- GOAL OF THE EXERCISE -
Output exactly the lines that run from the line containing "for side in" through the line containing "obj.data.transform(world)", with both ends included.

begin DATA SEGMENT

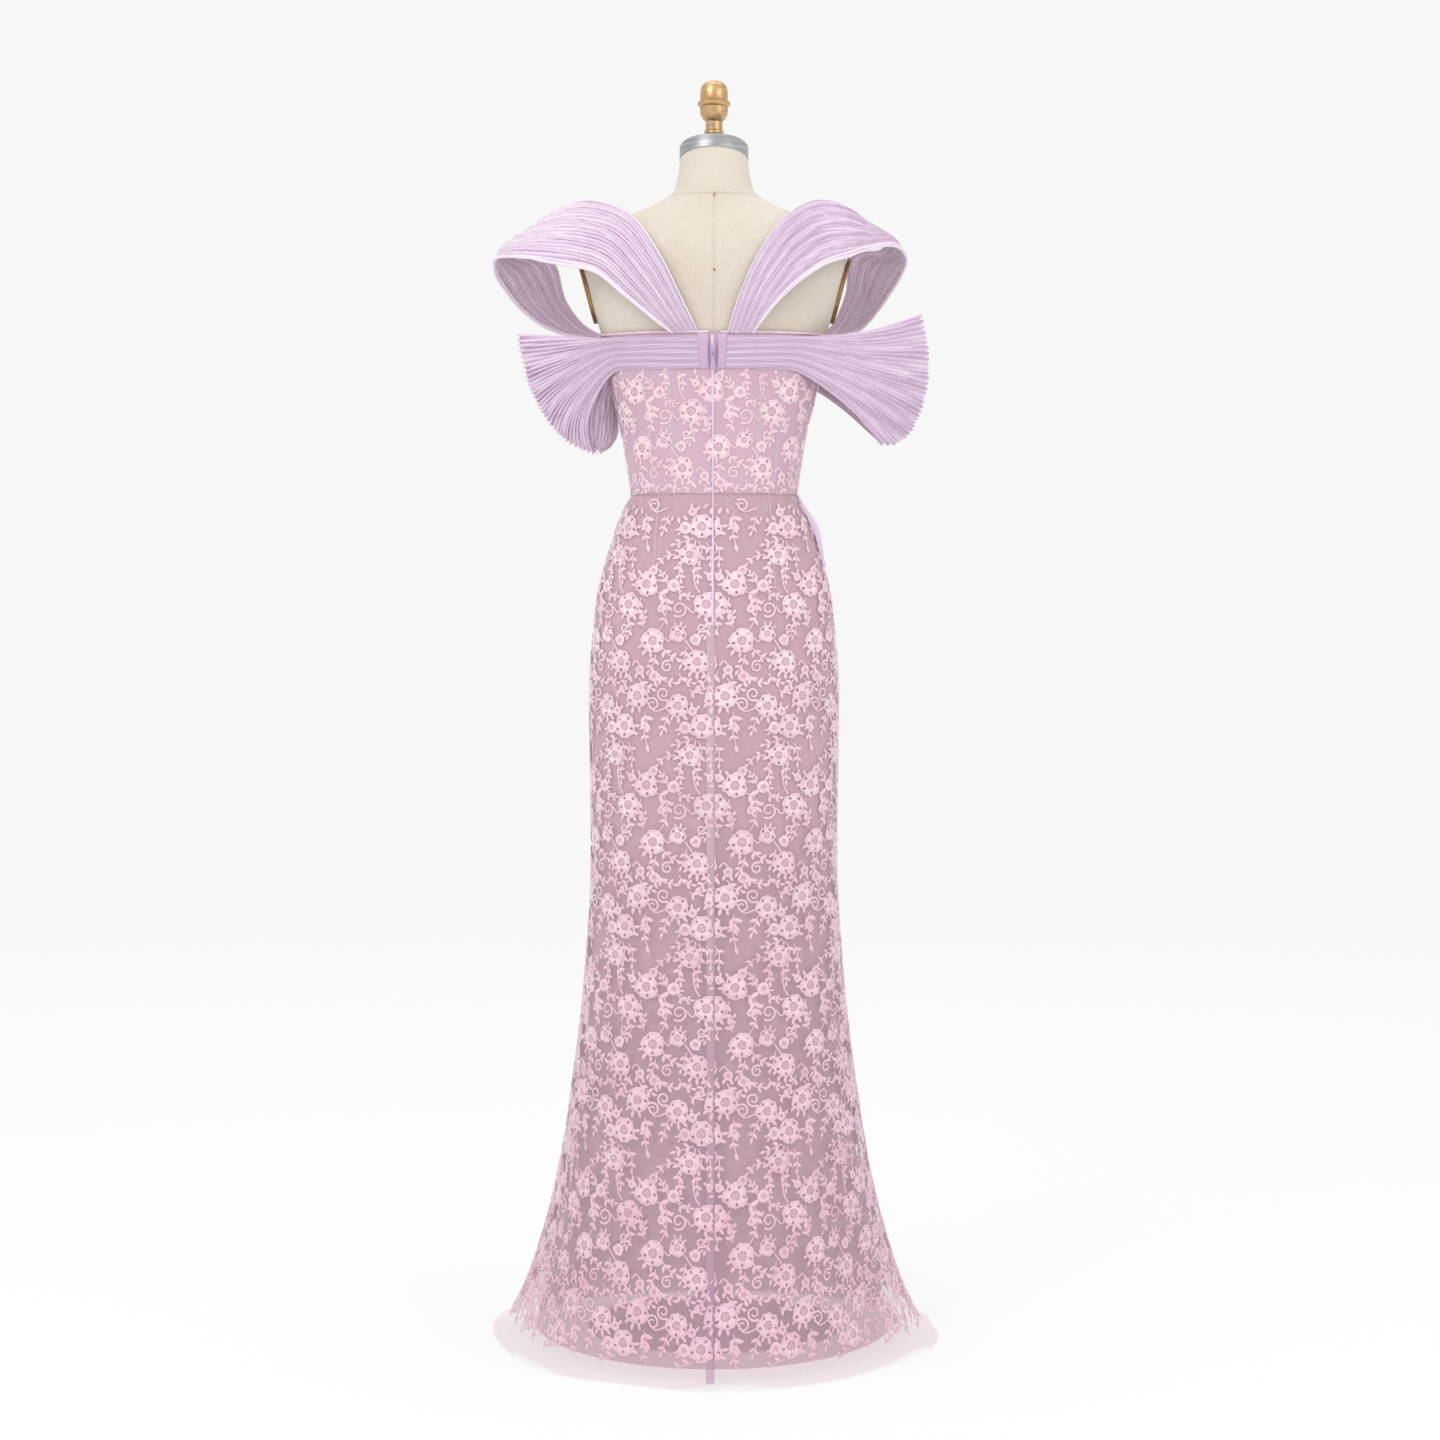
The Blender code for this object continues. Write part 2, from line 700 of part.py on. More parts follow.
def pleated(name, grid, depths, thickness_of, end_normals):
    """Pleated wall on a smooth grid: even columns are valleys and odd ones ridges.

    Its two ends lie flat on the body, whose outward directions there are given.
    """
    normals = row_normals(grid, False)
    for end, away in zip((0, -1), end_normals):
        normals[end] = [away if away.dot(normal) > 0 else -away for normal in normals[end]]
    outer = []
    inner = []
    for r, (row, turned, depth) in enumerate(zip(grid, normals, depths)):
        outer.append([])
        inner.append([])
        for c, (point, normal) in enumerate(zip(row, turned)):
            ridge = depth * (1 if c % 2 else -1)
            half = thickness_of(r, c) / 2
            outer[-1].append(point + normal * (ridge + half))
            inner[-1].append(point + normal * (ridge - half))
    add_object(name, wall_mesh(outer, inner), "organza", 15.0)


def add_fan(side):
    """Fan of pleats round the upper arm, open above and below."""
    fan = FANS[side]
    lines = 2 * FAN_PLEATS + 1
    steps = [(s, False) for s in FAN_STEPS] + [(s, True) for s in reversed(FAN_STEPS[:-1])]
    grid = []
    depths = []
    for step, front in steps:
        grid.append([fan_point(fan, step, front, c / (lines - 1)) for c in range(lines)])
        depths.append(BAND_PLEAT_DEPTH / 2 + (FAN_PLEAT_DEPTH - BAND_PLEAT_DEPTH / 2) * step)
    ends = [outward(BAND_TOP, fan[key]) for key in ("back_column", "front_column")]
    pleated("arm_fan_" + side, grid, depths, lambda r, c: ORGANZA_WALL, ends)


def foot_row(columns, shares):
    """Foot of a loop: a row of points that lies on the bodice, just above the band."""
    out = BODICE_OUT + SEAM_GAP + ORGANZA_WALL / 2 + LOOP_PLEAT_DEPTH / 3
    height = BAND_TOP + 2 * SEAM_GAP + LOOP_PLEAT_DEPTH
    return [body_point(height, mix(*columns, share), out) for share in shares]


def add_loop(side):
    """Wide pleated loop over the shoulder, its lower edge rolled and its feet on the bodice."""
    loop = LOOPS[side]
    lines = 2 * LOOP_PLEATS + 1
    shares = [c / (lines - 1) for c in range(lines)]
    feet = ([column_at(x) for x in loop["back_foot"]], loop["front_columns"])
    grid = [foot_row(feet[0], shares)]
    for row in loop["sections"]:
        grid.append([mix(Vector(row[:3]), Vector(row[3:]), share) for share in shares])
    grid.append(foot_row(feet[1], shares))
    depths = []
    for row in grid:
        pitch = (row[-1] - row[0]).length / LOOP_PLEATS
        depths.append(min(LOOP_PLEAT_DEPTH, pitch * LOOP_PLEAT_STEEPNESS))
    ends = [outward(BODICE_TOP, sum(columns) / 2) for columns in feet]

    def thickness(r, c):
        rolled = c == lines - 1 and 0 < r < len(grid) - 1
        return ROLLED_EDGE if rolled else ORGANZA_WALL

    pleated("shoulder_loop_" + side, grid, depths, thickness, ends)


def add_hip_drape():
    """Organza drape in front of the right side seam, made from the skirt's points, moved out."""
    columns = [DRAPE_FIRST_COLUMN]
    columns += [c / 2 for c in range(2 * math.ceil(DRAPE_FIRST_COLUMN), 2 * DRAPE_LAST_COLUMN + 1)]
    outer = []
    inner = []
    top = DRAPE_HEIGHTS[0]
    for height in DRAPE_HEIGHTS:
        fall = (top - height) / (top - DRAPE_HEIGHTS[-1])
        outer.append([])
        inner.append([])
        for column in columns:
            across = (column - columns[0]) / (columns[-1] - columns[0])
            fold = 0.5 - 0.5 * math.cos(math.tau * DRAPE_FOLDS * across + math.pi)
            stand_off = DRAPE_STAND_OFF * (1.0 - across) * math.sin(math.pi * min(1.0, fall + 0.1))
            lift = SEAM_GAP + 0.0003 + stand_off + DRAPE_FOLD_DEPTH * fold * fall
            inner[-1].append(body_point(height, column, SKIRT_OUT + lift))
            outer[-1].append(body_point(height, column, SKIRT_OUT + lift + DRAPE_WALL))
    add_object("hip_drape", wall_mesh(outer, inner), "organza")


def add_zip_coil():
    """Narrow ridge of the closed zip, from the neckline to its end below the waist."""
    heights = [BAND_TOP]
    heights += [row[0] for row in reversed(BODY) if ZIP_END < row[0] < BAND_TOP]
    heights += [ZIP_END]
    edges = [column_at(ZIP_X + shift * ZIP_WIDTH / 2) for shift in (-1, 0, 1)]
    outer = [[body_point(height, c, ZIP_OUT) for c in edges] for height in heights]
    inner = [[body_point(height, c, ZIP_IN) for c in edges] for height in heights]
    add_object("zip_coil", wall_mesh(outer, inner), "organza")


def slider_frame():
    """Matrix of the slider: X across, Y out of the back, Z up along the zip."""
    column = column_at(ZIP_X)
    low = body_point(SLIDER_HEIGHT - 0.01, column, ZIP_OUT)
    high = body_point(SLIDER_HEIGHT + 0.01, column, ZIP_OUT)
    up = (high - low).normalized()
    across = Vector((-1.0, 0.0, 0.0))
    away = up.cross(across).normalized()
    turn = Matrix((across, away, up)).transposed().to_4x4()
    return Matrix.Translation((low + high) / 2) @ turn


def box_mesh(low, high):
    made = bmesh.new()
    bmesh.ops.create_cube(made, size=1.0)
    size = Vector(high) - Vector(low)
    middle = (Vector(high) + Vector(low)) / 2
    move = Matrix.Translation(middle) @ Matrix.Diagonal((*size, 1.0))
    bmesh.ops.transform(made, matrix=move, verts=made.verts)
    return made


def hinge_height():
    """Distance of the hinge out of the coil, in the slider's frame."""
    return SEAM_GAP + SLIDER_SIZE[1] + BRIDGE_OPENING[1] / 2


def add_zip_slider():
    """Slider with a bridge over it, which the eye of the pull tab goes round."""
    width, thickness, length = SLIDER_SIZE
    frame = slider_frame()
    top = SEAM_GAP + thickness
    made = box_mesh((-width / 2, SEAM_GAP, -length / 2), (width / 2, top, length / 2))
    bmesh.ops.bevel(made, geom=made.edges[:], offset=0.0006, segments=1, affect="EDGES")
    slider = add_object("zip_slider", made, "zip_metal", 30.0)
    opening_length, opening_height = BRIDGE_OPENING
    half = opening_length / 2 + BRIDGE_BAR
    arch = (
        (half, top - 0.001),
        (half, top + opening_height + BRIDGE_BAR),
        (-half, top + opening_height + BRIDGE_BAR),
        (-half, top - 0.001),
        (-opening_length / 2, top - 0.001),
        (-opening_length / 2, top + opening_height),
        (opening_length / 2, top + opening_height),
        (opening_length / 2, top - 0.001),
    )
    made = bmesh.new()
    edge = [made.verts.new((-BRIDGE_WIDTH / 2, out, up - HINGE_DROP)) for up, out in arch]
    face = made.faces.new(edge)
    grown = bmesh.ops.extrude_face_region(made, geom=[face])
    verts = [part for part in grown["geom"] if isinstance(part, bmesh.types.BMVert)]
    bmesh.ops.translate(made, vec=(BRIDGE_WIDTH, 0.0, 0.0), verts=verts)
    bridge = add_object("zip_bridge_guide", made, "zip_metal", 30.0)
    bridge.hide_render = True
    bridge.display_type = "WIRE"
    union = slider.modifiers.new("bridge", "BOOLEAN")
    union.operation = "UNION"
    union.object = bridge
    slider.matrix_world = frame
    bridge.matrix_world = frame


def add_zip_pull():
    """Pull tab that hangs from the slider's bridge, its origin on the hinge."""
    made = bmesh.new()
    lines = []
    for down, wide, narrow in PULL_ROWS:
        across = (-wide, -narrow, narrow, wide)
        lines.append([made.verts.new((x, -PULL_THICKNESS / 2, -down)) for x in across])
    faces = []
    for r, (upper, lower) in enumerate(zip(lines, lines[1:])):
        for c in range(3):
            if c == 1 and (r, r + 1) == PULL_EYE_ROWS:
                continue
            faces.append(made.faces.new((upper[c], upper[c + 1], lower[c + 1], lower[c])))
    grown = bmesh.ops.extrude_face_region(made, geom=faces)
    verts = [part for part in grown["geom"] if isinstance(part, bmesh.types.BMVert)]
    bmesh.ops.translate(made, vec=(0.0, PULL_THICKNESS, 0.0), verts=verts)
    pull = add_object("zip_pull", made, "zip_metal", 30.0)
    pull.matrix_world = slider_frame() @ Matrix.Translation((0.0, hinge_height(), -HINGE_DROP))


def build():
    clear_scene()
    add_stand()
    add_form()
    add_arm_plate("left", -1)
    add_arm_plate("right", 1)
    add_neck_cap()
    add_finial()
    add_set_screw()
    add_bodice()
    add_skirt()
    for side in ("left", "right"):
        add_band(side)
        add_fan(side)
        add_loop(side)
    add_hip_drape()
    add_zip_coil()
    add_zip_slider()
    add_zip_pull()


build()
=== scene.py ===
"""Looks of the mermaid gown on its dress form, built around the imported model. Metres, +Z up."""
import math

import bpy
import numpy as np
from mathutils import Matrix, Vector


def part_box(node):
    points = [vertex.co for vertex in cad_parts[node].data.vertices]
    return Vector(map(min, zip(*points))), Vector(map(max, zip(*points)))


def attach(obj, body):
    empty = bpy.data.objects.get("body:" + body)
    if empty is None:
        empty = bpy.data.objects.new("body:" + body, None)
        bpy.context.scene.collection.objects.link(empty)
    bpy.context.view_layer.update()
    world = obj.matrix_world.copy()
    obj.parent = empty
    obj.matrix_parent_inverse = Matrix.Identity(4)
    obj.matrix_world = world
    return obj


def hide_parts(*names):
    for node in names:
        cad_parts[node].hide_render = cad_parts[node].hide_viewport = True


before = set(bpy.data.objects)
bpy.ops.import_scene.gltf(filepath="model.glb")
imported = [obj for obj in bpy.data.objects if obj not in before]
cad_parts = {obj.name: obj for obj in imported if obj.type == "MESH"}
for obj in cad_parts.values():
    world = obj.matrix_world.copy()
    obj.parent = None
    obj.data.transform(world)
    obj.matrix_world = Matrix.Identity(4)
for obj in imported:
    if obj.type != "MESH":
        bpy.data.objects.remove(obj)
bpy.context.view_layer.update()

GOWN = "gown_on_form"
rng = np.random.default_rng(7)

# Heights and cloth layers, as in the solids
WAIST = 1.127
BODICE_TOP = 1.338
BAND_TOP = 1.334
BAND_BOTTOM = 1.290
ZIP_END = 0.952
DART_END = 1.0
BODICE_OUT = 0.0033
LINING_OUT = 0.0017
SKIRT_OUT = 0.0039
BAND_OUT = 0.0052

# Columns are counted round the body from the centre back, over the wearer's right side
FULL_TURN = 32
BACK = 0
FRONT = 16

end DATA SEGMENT

- RIGHT ANSWER -
    for side in ("left", "right"):
        add_band(side)
        add_fan(side)
        add_loop(side)
    add_hip_drape()
    add_zip_coil()
    add_zip_slider()
    add_zip_pull()


build()
=== scene.py ===
"""Looks of the mermaid gown on its dress form, built around the imported model. Metres, +Z up."""
import math

import bpy
import numpy as np
from mathutils import Matrix, Vector


def part_box(node):
    points = [vertex.co for vertex in cad_parts[node].data.vertices]
    return Vector(map(min, zip(*points))), Vector(map(max, zip(*points)))


def attach(obj, body):
    empty = bpy.data.objects.get("body:" + body)
    if empty is None:
        empty = bpy.data.objects.new("body:" + body, None)
        bpy.context.scene.collection.objects.link(empty)
    bpy.context.view_layer.update()
    world = obj.matrix_world.copy()
    obj.parent = empty
    obj.matrix_parent_inverse = Matrix.Identity(4)
    obj.matrix_world = world
    return obj


def hide_parts(*names):
    for node in names:
        cad_parts[node].hide_render = cad_parts[node].hide_viewport = True


before = set(bpy.data.objects)
bpy.ops.import_scene.gltf(filepath="model.glb")
imported = [obj for obj in bpy.data.objects if obj not in before]
cad_parts = {obj.name: obj for obj in imported if obj.type == "MESH"}
for obj in cad_parts.values():
    world = obj.matrix_world.copy()
    obj.parent = None
    obj.data.transform(world)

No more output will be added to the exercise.